**SUPPLIED MATERIAL:**
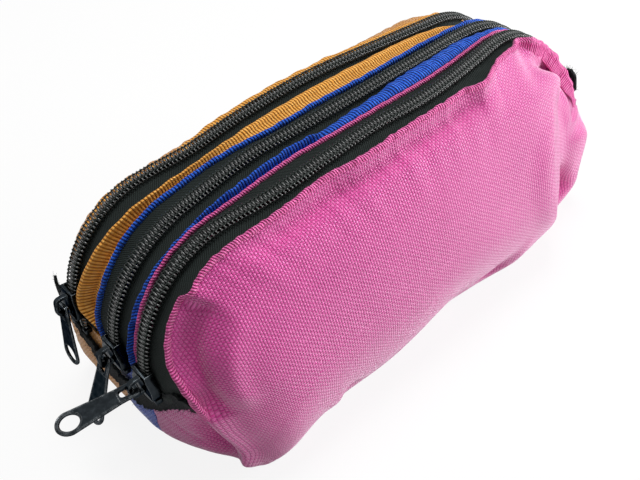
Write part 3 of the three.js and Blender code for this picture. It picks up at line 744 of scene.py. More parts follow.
# Inner edge of the front hem at shares of the zip's length, as a depth
HEM_SHARES = ((0, -36.5), (0.032, -36), (0.055, -34.6), (0.078, -31), (0.1, -28), (0.123, -26.1),
              (0.146, -25.4), (0.163, -24.9), (0.174, -27.4), (0.191, -26.5), (0.26, -26.6),
              (0.305, -27.1), (0.35, -26.7), (0.395, -26), (0.44, -27.6), (0.465, -28), (0.51, -27.6),
              (0.6, -27.6), (0.652, -27.5), (0.674, -29), (0.69, -28), (0.717, -24.6), (0.742, -22.4),
              (0.778, -20.8), (0.8, -17.6), (0.818, -20.6), (0.841, -21.6), (0.88, -21.2), (0.9, -22.6),
              (0.922, -23.2), (0.94, -25.6), (0.97, -28.2), (1, -30.2))


def hem_line(s):
    arch = ARCHES["front"]
    return table(arch.share(s), HEM_SHARES)


def far_flap(share):
    """Where the hem stands up as a flap at the far end, from 0 to 1."""
    return window(share, 0.765, 0.8, 0.95, 0.985)


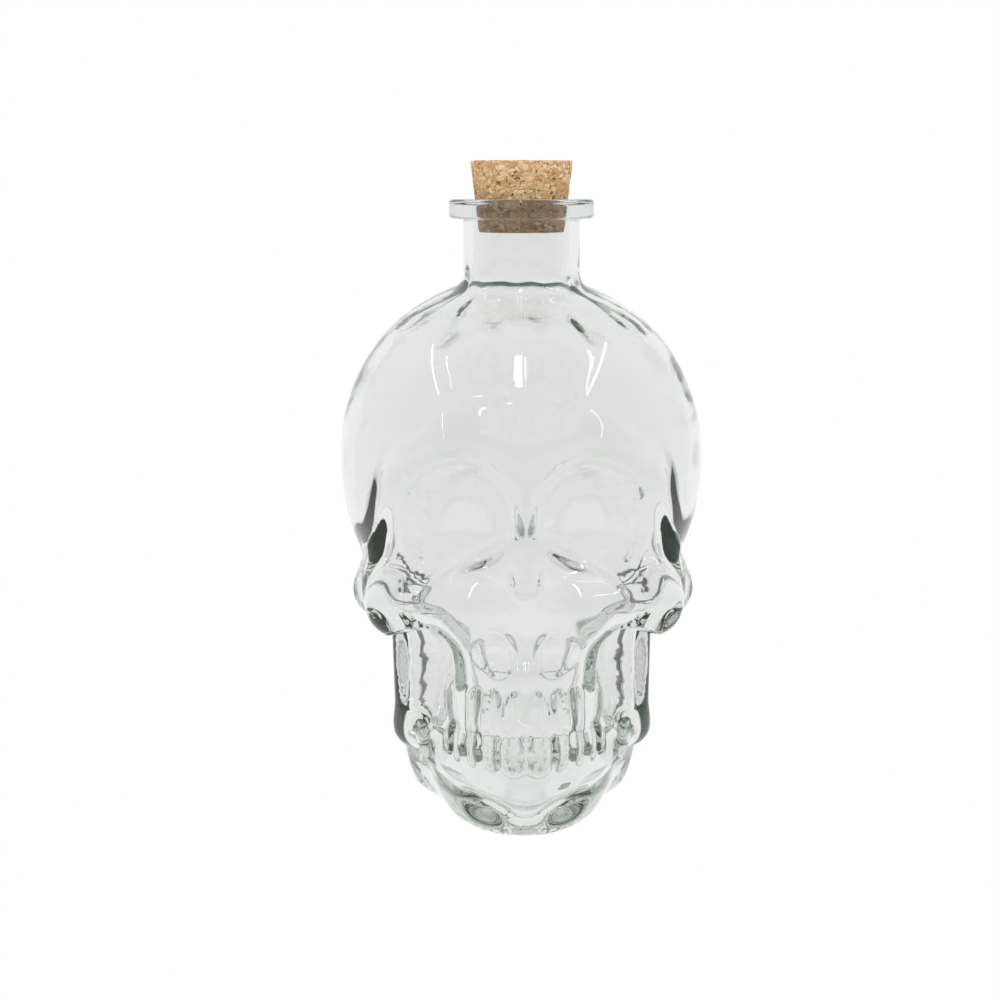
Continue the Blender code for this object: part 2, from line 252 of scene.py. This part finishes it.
def skullField(points):
    # below zero inside the skull
    folded = points.copy()
    folded[:, 0] = np.sqrt(points[:, 0] ** 2 + skull["middleSoft"] ** 2)
    field = mass(folded, *skull["braincase"])
    for centre, radii, width in skull["masses"]:
        field = blendIn(field, mass(folded, centre, radii), width)
    for start, end, radii, width in skull["ridges"]:
        field = blendIn(field, ridge(folded, start, end, radii), width)
    for centre, radii, width in skull["hollows"]:
        field = hollowOut(field, mass(folded, centre, radii), width)
    field = hollowOut(field, eyeSocket(folded, *skull["eyeSocket"][:6]), skull["eyeSocket"][6])
    for across, halfWidth, depth in skull["teeth"]:
        front = skull["toothFront"] + skull["toothArch"] * across ** 2
        for height, halfHeight in skull["toothRows"]:
            tooth = mass(folded, (across, front, height), (halfWidth, depth, halfHeight))
            field = blendIn(field, tooth, skull["toothBlend"])
    field = hollowOut(field, points[:, 2], skull["footEdge"])
    centre, radii, width = skull["punt"]
    return hollowOut(field, mass(folded, centre, radii), width)


def glassField(points):
    # skull and neck together, in metres from the neck's axis at the foot
    share = skull["width"] / 2
    stretch = np.array((share, skull["depth"] / skull["drawnDepth"], skull["height"] / skull["drawnHeight"]))
    body = skullField(points / stretch) * share
    stem = np.hypot(points[:, 0], points[:, 1]) - neck["diameter"] / 2
    stem = np.maximum(stem, skull["height"] / 2 - points[:, 2])
    return blendIn(body, stem, skull["neckRoot"] * share)


def turnAngles(count):
    turns = np.arange(count) / count * 2 * math.pi
    return turns - glassSkin["frontPacking"] * np.sin(turns)


def rayRings(crown, face, base):
    # height and slope of every ring of rays, from the neck's root to under the foot
    up = skull["height"] / skull["drawnHeight"]
    high, low = skull["crownFrom"] * up, skull["jawFrom"] * up
    steepest = math.atan2(skull["height"] + neck["start"] - high, neck["diameter"] / 2)
    rings = [(high, steepest * (1 - (i / crown) ** glassSkin["crownEasing"])) for i in range(crown)]
    for i in range(face):
        share = i / face
        rings.append((high + (low - high) * (share + glassSkin["faceEasing"] * math.sin(math.pi * share)), 0.0))
    rings += [(low, -math.radians(glassSkin["lastSlope"]) * i / (base - 1)) for i in range(base)]
    return np.array(rings)


def ringRays(rings, angles):
    height, slope = np.repeat(rings[:, 0], len(angles)), np.repeat(rings[:, 1], len(angles))
    angle = np.tile(angles, len(rings))
    origins = np.stack((np.zeros_like(height), np.zeros_like(height), height), axis=1)
    flat = np.cos(slope)
    return origins, np.stack((np.sin(angle) * flat, -np.cos(angle) * flat, np.sin(slope)), axis=1)


def surfaceReach(origins, directions, start, stride):
    # walks inwards from the start until it is inside, then halves the last step
    reach = start.copy()
    waiting = np.arange(len(origins))
    while len(waiting):
        inside = glassField(origins[waiting] + directions[waiting] * reach[waiting, None]) < 0
        inside |= reach[waiting] < stride
        waiting = waiting[~inside]
        reach[waiting] -= stride
    near, far = reach, reach + stride
    for _ in range(glassSkin["halvings"]):
        middle = (near + far) / 2
        inside = glassField(origins + directions * middle[:, None]) < 0
        near, far = np.where(inside, middle, near), np.where(inside, far, middle)
    return (near + far) / 2


def soften(grid, angles, rings, span):
    # a mean over about the same real distance everywhere, done as repeated neighbour means
    soft = grid.copy()
    rowStep = np.abs(np.diff(rings[:, 0])).max() + 1e-9
    for _ in range(max(1, int((span / rowStep) ** 2 / 2))):
        tall = np.concatenate((soft[:1], soft, soft[-1:]))
        soft = (tall[:-2] + 2 * soft + tall[2:]) / 4
    stepAround = np.gradient(np.unwrap(angles)) * glassSkin["meanRadius"]
    weight = np.clip((span / stepAround) ** 2 / 2, 1, None)
    for turn in range(int(weight.max())):
        mixed = (np.roll(soft, 1, axis=1) + 2 * soft + np.roll(soft, -1, axis=1)) / 4
        soft = np.where(turn < weight, mixed, soft)
    return soft


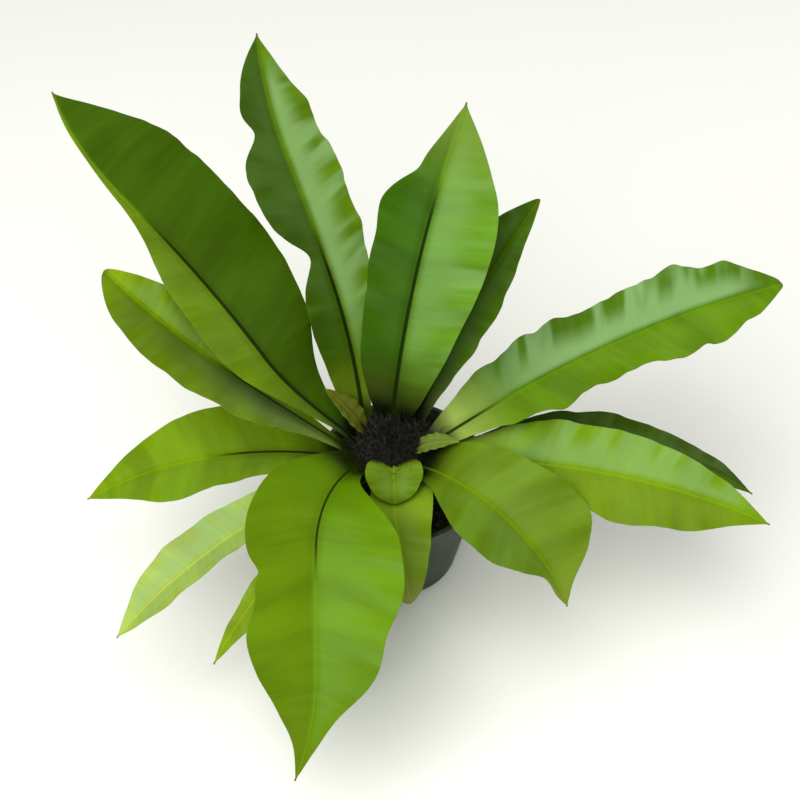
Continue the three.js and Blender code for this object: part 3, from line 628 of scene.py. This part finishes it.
class Graph:
    """A material's node tree with short calls for the few nodes that are used."""

    def __init__(self, name):
        self.material = bpy.data.materials.new(name)
        self.material.use_nodes = True
        self.tree = self.material.node_tree
        self.tree.nodes.clear()
        self.output = self.put("ShaderNodeOutputMaterial")

    def put(self, kind, inputs=None, **settings):
        """Adds a node; inputs maps a socket's name or number to a value or to another node's output."""
        node = self.tree.nodes.new(kind)
        for key, value in settings.items():
            setattr(node, key, value)
        for key, value in (inputs or {}).items():
            if isinstance(value, bpy.types.NodeSocket):
                self.tree.links.new(value, node.inputs[key])
            else:
                node.inputs[key].default_value = value
        return node

    def math(self, operation, *values):
        """One number worked out from one to three others."""
        return self.put("ShaderNodeMath", dict(enumerate(values)), operation=operation).outputs[0]

    def mark(self, name):
        """A value stored at the points of the piece."""
        return self.put("ShaderNodeAttribute", attribute_name=name).outputs["Fac"]

    def place(self):
        """Place on the object in metres."""
        return self.put("ShaderNodeTexCoord").outputs["Object"]

    def vector(self, x, y, z):
        """A vector from three numbers."""
        return self.put("ShaderNodeCombineXYZ", {0: x, 1: y, 2: z}).outputs[0]

    def noise(self, where, scale, detail=3.0, rough=0.55):
        """Cloudy noise from 0 to 1."""
        wanted = {"Vector": where, "Scale": scale, "Detail": detail, "Roughness": rough}
        return self.put("ShaderNodeTexNoise", wanted).outputs["Fac"]

    def ramp(self, value, low, high):
        """0 below low, 1 above high, an S curve between."""
        wanted = {"Value": value, "From Min": low, "From Max": high}
        return self.put("ShaderNodeMapRange", wanted, interpolation_type="SMOOTHSTEP").outputs["Result"]

    def mix(self, share, a, b):
        """Colour a where share is 0 and b where it is 1."""
        node = self.put("ShaderNodeMix", {0: share, 6: a, 7: b}, data_type="RGBA", clamp_factor=True)
        return node.outputs[2]

    def bump(self, height, distance, strength=1.0, under=None):
        """Normal bent by a height in units of distance."""
        wanted = {"Height": height, "Distance": distance, "Strength": strength}
        if under is not None:
            wanted["Normal"] = under
        return self.put("ShaderNodeBump", wanted).outputs["Normal"]

    def finish(self, shader):
        """Sends the shader to the output and hands back the material."""
        self.tree.links.new(shader, self.output.inputs["Surface"])
        return self.material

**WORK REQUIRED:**
Reproduce exactly, please, only the lines from the start of the data above to the line that contains "return window(share, 0.765, 0.8, 0.95, 0.985)", with both ends kept.

**FULL OUTPUT:**
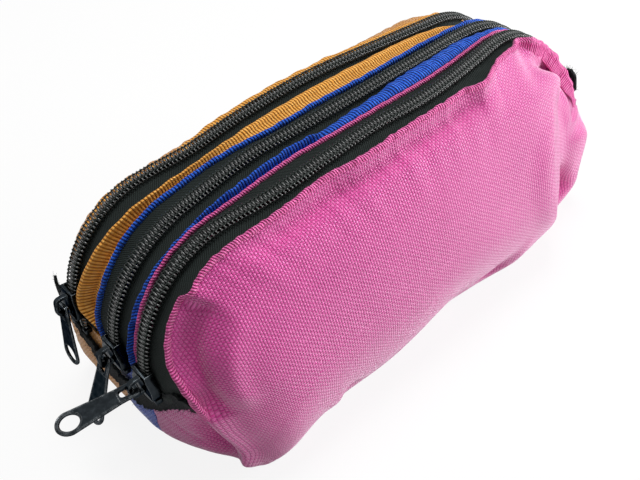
Write part 3 of the three.js and Blender code for this picture. It picks up at line 744 of scene.py. More parts follow.
# Inner edge of the front hem at shares of the zip's length, as a depth
HEM_SHARES = ((0, -36.5), (0.032, -36), (0.055, -34.6), (0.078, -31), (0.1, -28), (0.123, -26.1),
              (0.146, -25.4), (0.163, -24.9), (0.174, -27.4), (0.191, -26.5), (0.26, -26.6),
              (0.305, -27.1), (0.35, -26.7), (0.395, -26), (0.44, -27.6), (0.465, -28), (0.51, -27.6),
              (0.6, -27.6), (0.652, -27.5), (0.674, -29), (0.69, -28), (0.717, -24.6), (0.742, -22.4),
              (0.778, -20.8), (0.8, -17.6), (0.818, -20.6), (0.841, -21.6), (0.88, -21.2), (0.9, -22.6),
              (0.922, -23.2), (0.94, -25.6), (0.97, -28.2), (1, -30.2))


def hem_line(s):
    arch = ARCHES["front"]
    return table(arch.share(s), HEM_SHARES)


def far_flap(share):
    """Where the hem stands up as a flap at the far end, from 0 to 1."""
    return window(share, 0.765, 0.8, 0.95, 0.985)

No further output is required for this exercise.